で、話の流れとして、「評価は大事ですよ」ということになる。筆者がおもに海外のNGOに籍を置いて、 評価者とやりとりするなかで学んだことは、評価とは、単に外から事業の是非を判断されることではなく(そういうこともあるが、そういう向きにはできるだけ抗って)、自らが組織として学びを発見し、それを共有するための道具なのだということである。

日本NPOセンターの震災事業の検証
評価には大きく分けて組織評価と事業評価があり、どちらも大事だが、ここでは事業評価を取り上げてみたい。昨年(2013年)12月より、日本NPOセンターが特定非営利活動法人ワールド・ビジョン・ジャパンの寄付で行った、「市民活動団体(NPO)育成・強化プロジェクト」(以下、「NPO育成・強化プロジェクト」。プロジェクトの概要についてはこちら。)の第一ステージの事業検証に関わることになった。 これは、当センターが、準備期間を経て2012年5月から2013年7月まで実施した、被災地域3県(岩手県・宮城県・福島県)のNPOを対象とした 組織基盤強化とリーダー育成を目的としたプロジェクトを検証する作業である。筆者は、当センターの理事でありながら、このプロジェクトに関わりをもっていなかった「第三者」としてこの検証作業に携わった。

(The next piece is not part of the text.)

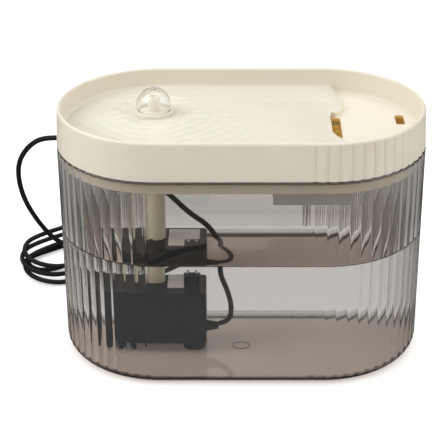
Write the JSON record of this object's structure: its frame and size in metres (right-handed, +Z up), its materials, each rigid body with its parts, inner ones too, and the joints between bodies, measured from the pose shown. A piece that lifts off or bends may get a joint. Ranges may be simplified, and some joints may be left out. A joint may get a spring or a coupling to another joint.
{
  "type": "pet water fountain",
  "caption": "Pet water fountain: ribbed clear tank with rounded ends, lift-off drinking tray with drain slot and ball spout, submerged pump, hanging filter box and USB cord.",
  "frame": {"origin": "middle of the tank's flat base", "axes": "+X to the right along the long side, +Y to the back, +Z up"},
  "size_m": [0.2775, 0.2524, 0.1717],
  "materials": {
    "smoky_clear": "clear smoky moulding, polished",
    "cream_plastic": "satin moulded",
    "clear_plastic": "clear, polished",
    "pale_clear": "translucent moulded",
    "filter_felt": "needled felt",
    "filter_granules": "packed granules",
    "black_plastic": "fine grained moulding",
    "black_rubber": "matt",
    "core_iron": "laminated",
    "coil_copper": "enamelled wire",
    "shaft_ceramic": "ground ceramic",
    "impeller_plastic": "moulded",
    "magnet": "ferrite",
    "steel": "plated",
    "label_sheet": "bare, matt",
    "cord_black": "smooth sheath"
  },
  "bodies": {
    "tank": {"tank": "smoky_clear", "rim_grommet": "black_rubber", "pump_housing": "black_plastic", "motor_end_cap": "black_plastic", "stator_core": "core_iron", "stator_coil": "coil_copper", "pump_head": "black_plastic", "head_seal": "black_rubber", "shaft_bush_front": "black_rubber", "shaft_bush_rear": "black_rubber", "impeller_shaft": "shaft_ceramic", "intake_cover": "black_plastic", "suction_feet": "black_rubber", "sensor_tower": "black_plastic", "sensor_pins": "steel", "pump_label": "label_sheet", "cable_gland": "black_rubber", "cord_inside": "cord_black", "cord_outside": "cord_black", "cord_coil": "cord_black", "cord_tail": "cord_black", "plug_relief": "cord_black", "plug_body": "cord_black", "plug_shell": "steel", "plug_tongue": "label_sheet"},
    "tray": {"tray": "cream_plastic", "tray_collar": "cream_plastic", "filter_socket": "cream_plastic", "riser_tube": "cream_plastic", "spout_nozzle": "cream_plastic"},
    "spout_ball": {"spout_ball": "clear_plastic"},
    "filter_box": {"filter_box": "pale_clear", "filter_felt": "filter_felt", "filter_granules": "filter_granules"},
    "impeller": {"impeller": "impeller_plastic", "rotor_magnet": "magnet"},
    "flow_slider": {"flow_slider": "black_plastic"}
  },
  "joints": [
    {"name": "tray_lift", "type": "slide", "parent": "tank", "child": "tray", "axis": [0, 0, 1], "range_m": [0, 0.12]},
    {"name": "ball_lift", "type": "slide", "parent": "tray", "child": "spout_ball", "axis": [0, 0, 1], "range_m": [0, 0.04]},
    {"name": "filter_release", "type": "slide", "parent": "tray", "child": "filter_box", "axis": [0, 0, -1], "range_m": [0, 0.03]},
    {"name": "impeller_spin", "type": "hinge", "parent": "tank", "child": "impeller", "pos_m": [-0.057, 0.009, 0.0235], "axis": [1, 0, 0], "continuous": true},
    {"name": "flow_slide", "type": "slide", "parent": "tank", "child": "flow_slider", "axis": [1, 0, 0], "range_m": [0, 0.004]}
  ]
}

この検証作業の内容や結論については報告書を読んでいただくことにするが、被災地のNPOの現状や現地でNPOに携わる人々の思い、大変さ、震災前からあった地域の課題等、多くのことを学ばせていただいた。関係者のみなさんにはこの場を借りて深く感謝したい。
「市民活動団体(NPO)育成・強化プロジェクト」事業検証報告書

なぜ評価をするのか
では評価とは組織としての学びの発見と共有のための道具である、というポイントに立ち返ってみたい。もう少し具体的に、「なぜ評価?」という疑問に答えてみよう。

●事業のつくり方と尺度の可視化

1つめの理由は、評価の基礎を覚えると事業運営の効果・効率がグンと上がるからである。例えば、新たな事業をつくる場合を考えてみよう。まず、事業の構想を練る際、事業の目的はなにか、正確な言葉に落とし込んで関係者で共有する。次にその目的を果たすためになにが事業の成果として必要か、そしてその成果が出たかどうかをなんの指標で測るかについても明示する。評価というと、事後の振り返りのことと思いがちだが、成果や指標について事業の立案・形成時に協議し、合意することで、初めて評価する尺度をもつことができる。また、こういった枠組みを活用すると、それまで「わかっていそうで正確に表現できていなかった」事業の目的にいたる道のりを、明確に意識し、自分のものとすることができる。それまで「なんとなく」やっていた事業を、はっきりとした成果意識でできるようになる。

●エビデンスにもとづく政策提言

評価をやる2つめの理由は、いまや世の中は、「エビデンス(証拠)」の時代だからである。事業をやって、それがよい結果を残した場合、先行事例として扱ってほしい、あるいは政策づくりのガイドラインで言及してほしいと思う。ところが、実際はともかく、少なくとも規範として、政策はエビデンスなしにはつくられない。つまり、評価作業によって、「○◯は××でやるべき」を、単なる主張としてではなく、エビデンスを伴った提言とすることができる。例えば、今回のNPO育成・強化プロジェクトの事業検証作業においては、最近あちこちで話題になっている「伴走型」支援について、そのあり方を議論するための材料を提示することができたと思う。

●「振り返り」と「学び」は楽しい

そして3つめの理由。これは明白な理由であるが、何事も、「振り返り」と「学び」なしには人間は成長しないから、そして「学ぶ」ことはとてつもなく楽しいからである。

「評価なんて…」と思っているNPOのみなさん、しっかりとした評価をやりましょう。そして、資金提供者のみなさん、評価に補助金・助成金の一部をつけることをあたり前のことにしてはいかがでしょうか。